Kyle R. Cupp Says: December 1, 2007 at 12:41 am
My first questions when I approach any philosopher (whether he is Aquinas or Marcuse, Derrida or Marx) are, what can I learn from him? What questions is he asking? What are his projects? What contributions does he make to knowledge?
Donald R. McClarey Says: December 1, 2007 at 1:17 am
Marx has a consistent record as an economic prognosticator: virtually every one of his predictions failed to come true. As an organizing force for most of the left in the 20th century he does have a claim to historical significance. I think this is the true central tenet of Marxism:
” Religious distress is at the same time the expression of real distress and the protest against real distress. Religion is the sigh of the oppressed creature, the heart of a heartless world, just as it is the spirit of a spiritless situation.
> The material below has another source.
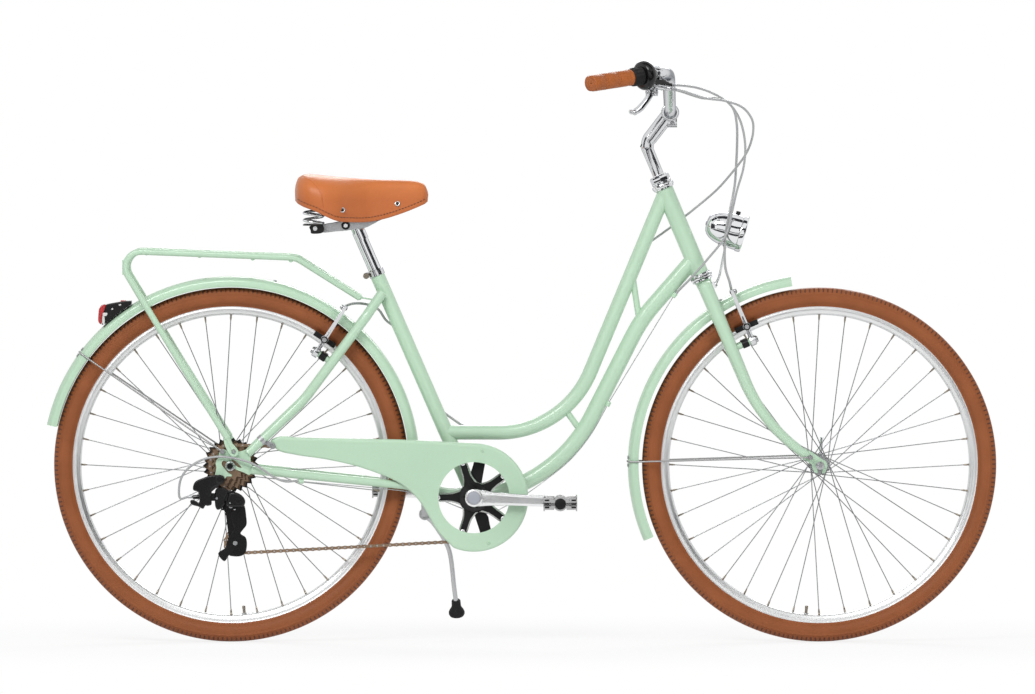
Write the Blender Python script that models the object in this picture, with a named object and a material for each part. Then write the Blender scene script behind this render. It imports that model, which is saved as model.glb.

It is the opium of the people. The abolition of religion as the illusory happiness of the people is required for their real happiness. The demand to give up the illusion about its condition is the demand to give up a condition which needs illusions.’
The old bohemian was both wrong and right. Religion is not illusory, certainly not Judaism and Christianity. However Marx did help create an illusory substitute for religion: Marxism. His faith has never been the faith of the people. However, it has frequently been the faith of intellectuals of the Left alienated from their own societies. Fascists borrowed Marxian concepts, substituting the Nation and Race for Proletarians and Class. Marx gave to the World new faiths to fight and kill for. An amazing, albeit disastrous, achievement for a lazy, cranky, reading room revolutionary.